Inutile d’en rajouter. Le problème des sociétés, c’est l’homme. La solution des sociétés, c’est encore l’homme. Cet animal qui se croyant supérieur, n’a jamais pu quitter son statut, accédant parfois au stade de la bestialité et d’autre fois à celui de la divinité. Ce n’est pas Monsieur de la Mirandole qui dirait le contraire. Le genre humain reste une énigme. Finalement, toutes ces vices, violences, guerres et bêtises ne sont-elles pas des phénomènes consubstantiels à la conquête technique du monde. Alliance des faces sombres et lumineuses de l’humain. En ce moment, la pénombre semble avancer. Qui sait si l’humanité n’est pas entraînée vers un destin de folie meurtrière ? Ou alors destinée à une improbable divinisation ? Ne rêvons pas. Si l’humanité disparaît d’ici un mois et moi avec, bon débarras ! Sinon, il faudra bien s’adapter et tâcher de vivre heureux en attendant la mort.

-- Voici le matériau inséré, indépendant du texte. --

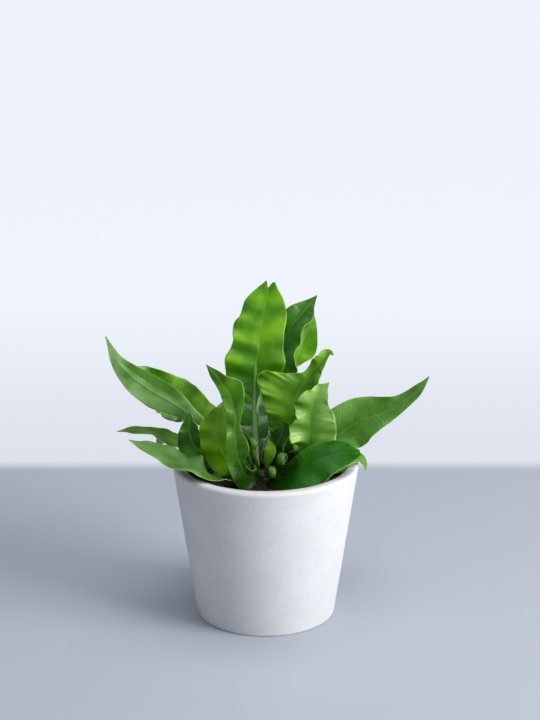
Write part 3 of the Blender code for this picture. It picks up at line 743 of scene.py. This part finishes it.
# %% Right-hand fronds
grow({
    "ruffled_right": {
        "route": ((5, 3, 121), (13, 4, 140), (19, 5, 161), (22, 6, 174), (25, 7, 182), (29, 8, 189),
                  (34, 9, 196), (40, 10, 204), (46, 10, 211), (51, 9, 216), (54, 7, 215)),
        "left": (1.5, 5, 10, 15, 19.5, 26, 34, 9, 5, 9, 0.5),
        "right": (1.5, 4, 10, 16, 18, 18, 17, 13, 8, 3.5, 0.5),
        "face": -5, "tilt": 20, "fold": ((10, 10, 10, 10, 12, 14, 20, 50, 60), 10), "waves": (8, 4),
        "high": ((0, 1, 1.6, 1.6, 1.6, 1.8, 2.2, 2.4, 1, 0.8, 0), 3), "start": (0.2, 0.3),
        "green": "bright", "look": {"deep": (44, 102, 0), "fresh": (126, 176, 40), "margin": 1,
        "gloss": 0.24, "relief": 0.3}, "frill": 0.6, "puff": 0.6},
    "bright_right": {
        "route": ((10, -4, 120), (19, -7, 128), (28, -9, 137), (33, -11, 146), (34, -13, 158),
                  (35, -14, 171), (38, -14, 184), (44, -13, 192), (50, -12, 198)),
        "left": (1.5, 1.5, 2, 7, 15, 17, 13.5, 13, 13, 7, 0.5),
        "right": (1.5, 1.5, 2, 8, 21, 22, 21.5, 19.5, 15, 7.5, 0.5),
        "face": 8, "tilt": 15, "fold": 14, "waves": (5, 3), "high": (5, 2), "start": (0.1, 0.3),
        "green": "bright", "look": {"lined": 0.26, "lines": (66, 116, 22), "vein": 0.0023,
        "relief": 0.4, "deep": (76, 134, 22), "fresh": (164, 204, 112)}, "frill": 0.35, "puff": 0.6},
    "long_right": {
        "route": ((12, 2, 119.5), (31, 8, 129), (52, 10, 142), (65, 12, 151), (76, 12, 158),
                  (98, 10, 167), (115, 8, 179), (124, 6, 189), (130, 4, 198)),
        "left": (1.5, 2, 5, 14, 20, 20, 17, 12, 7, 4.5, 0.5),
        "right": (1.5, 2, 5, 12, 17, 19, 15, 8.5, 5.5, 4, 0.5),
        "face": 8, "tilt": 30, "fold": 12, "waves": 3, "high": 2, "green": "mid",
        "look": {"lined": 0.24, "lines": (44, 88, 14), "vein": 0.003, "deep": (48, 104, 16),
        "fresh": (116, 164, 76)}},
    "front_right": {
        "route": ((5, -15, 118.5), (13, -25, 122), (27, -34, 130), (43, -31, 140), (59, -25, 143),
                  (75, -19, 142)),
        "left": (3, 10, 14, 14, 14, 12, 3),
        "right": (5, 11, 15, 18, 16, 12, 3),
        "face": 5, "tilt": 52, "fold": 4, "waves": 2.5, "high": 1.5, "green": "dark",
        "look": {"deep": (8, 68, 0), "fresh": (40, 110, 0), "midrib": 0.05, "lined": 0.05, "gloss": 0.3,
        "under": (60, 120, 20), "shine": 0.12}},
    "rim_right": {
        "route": ((14, -8, 117.5), (31, -12, 120), (52, -13, 127), (67, -9, 133), (75, -5, 133),
                  (79.5, -4, 128), (80.5, -3, 121)),
        "left": (1.5, 4, 7, 7, 6, 5, 0.5),
        "right": (1.5, 4, 7, 7, 6, 5, 0.5),
        "face": 20, "tilt": 60, "fold": 10, "waves": 4, "high": 1.5, "green": "mid",
        "look": {"deep": (60, 110, 20), "fresh": (120, 164, 80)}},
})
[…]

Heureux ? Oui mais alors mieux vaut ne pas être misanthrope. Je ne connais aucun misanthrope heureux (à part l’ermite) car la détestation du genre humain finir par faire tâche de miroir et devenir une douce haine de soi. Et puis ça ne fait pas avancer la société. En rentrant chez moi, la voisine m’a souri et finalement, mieux vaut vivre en sachant apprécier les choses simples tout en essayant de faire pleuvoir les étoiles. Tout en écoutant de la « vraie musique ». Justement, ça tombe à pic, je viens de trouver Glass Hammer dans la boîte aux lettres. La misanthropie, c’est un peu Epicure qui se tire une balle dans le pied. Autant en prendre conscience et ça fait du bien, je finissais par me demander si à force de courir après les mauvaises nouvelles, je ne devenais pas un marathonien qui pense avec ses pieds.